Nous connaissons votre mépris pour les exilés mais jamais nous n'aurions pu imaginer que vous méconnaissiez à ce point le droit maritime. Votre proposition de résolution, en effet, repose tout entière sur des mensonges et des éléments de langage. Vous avez de la chance, de ce point de vue, car l'exposé des motifs initial a disparu de la version finale du texte. La représentation nationale aurait pu rire en chœur de votre incompétence, puisque vous alléguiez dès la première phrase de votre proposition : « La France a accueilli le 11 novembre dernier le bateau humanitaire Ocean Viking avec 230 migrants secourus en mer à son bord, dans les eaux territoriales libyennes ». Vous aviez bien écrit « dans les eaux territoriales libyennes ». Mes chers collègues, puisque vous prétendez réformer le droit maritime, imposez-vous le devoir d'en maîtriser ses réalités : L'Ocean Viking n'est jamais entré dans les eaux territoriales libyennes !

Une règle simple dicte toute l'action maritime : l'octroi d'un port sûr. Votre proposition prétend la remodeler alors que l'attachement à cette règle garantit le respect de la dignité des exilés.

Par ailleurs, comme en commission, je le réaffirme ici catégoriquement : vous mentez. L'opération Triton de l'agence européenne de garde-frontières et de garde-côtes, Frontex, avait pour seul objectif de surveiller les frontières, pas de sauver les migrants, comme vous essayez de le faire croire. L'opération Themis, actuellement en cours, n'a pas non plus pour mandat principal la recherche et le sauvetage. D'ailleurs, aucun bâtiment maritime de Frontex déployé dans la zone n'aurait la capacité de mener des opérations de sauvetage en Méditerranée centrale. Vous souhaitez donner des prérogatives à Frontex pour organiser les sauvetages alors que Frontex n'a ni bateau dans la zone ni mandat pour le faire !

Cette proposition de résolution exige en outre que la France reconnaisse les crimes commis par les passeurs comme des crimes contre l'humanité. Allons-y ! Si vos paroles sont suivies d'actes, vous nous trouverez à vos côtés : Exigeons du Gouvernement qu'il fasse la lumière sur les financements européens qui, en Libye, participent, d'une manière directe ou indirecte, à alimenter un système dénoncé par les enquêteurs de l'ONU, fait de prisons secrètes où les migrants sont réduits en esclavage, subissent des sévices sexuels et des crimes contre l'humanité. Oui, les Français ont le droit de savoir où va leur argent et à quoi il sert !

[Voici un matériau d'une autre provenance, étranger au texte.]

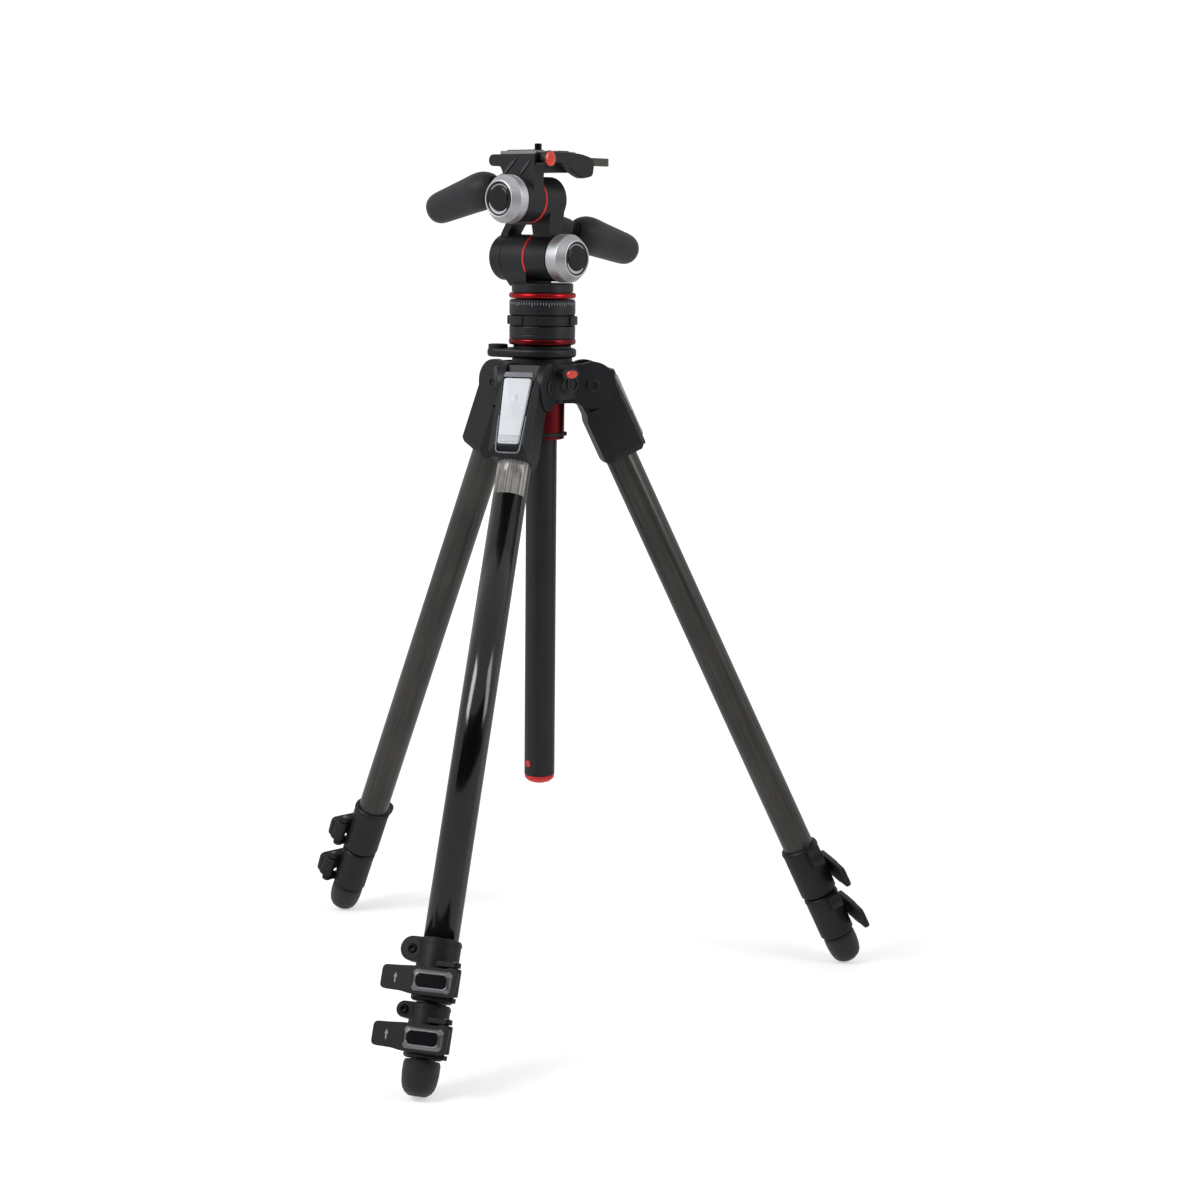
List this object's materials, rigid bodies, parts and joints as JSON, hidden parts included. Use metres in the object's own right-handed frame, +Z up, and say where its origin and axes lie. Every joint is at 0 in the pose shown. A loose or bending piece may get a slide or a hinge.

Je dénonce enfin votre hypocrisie : pointer du doigt les ONG, c'est nier les causes des migrations. Collègues, il faut remonter à la racine des problèmes. Notre devoir de représentant du peuple nous commande de dire que l'immigration est toujours un exil forcé, une déchirure profonde pour quiconque doit s'arracher à sa terre, à sa famille, à ses écoles et à ses cimetières.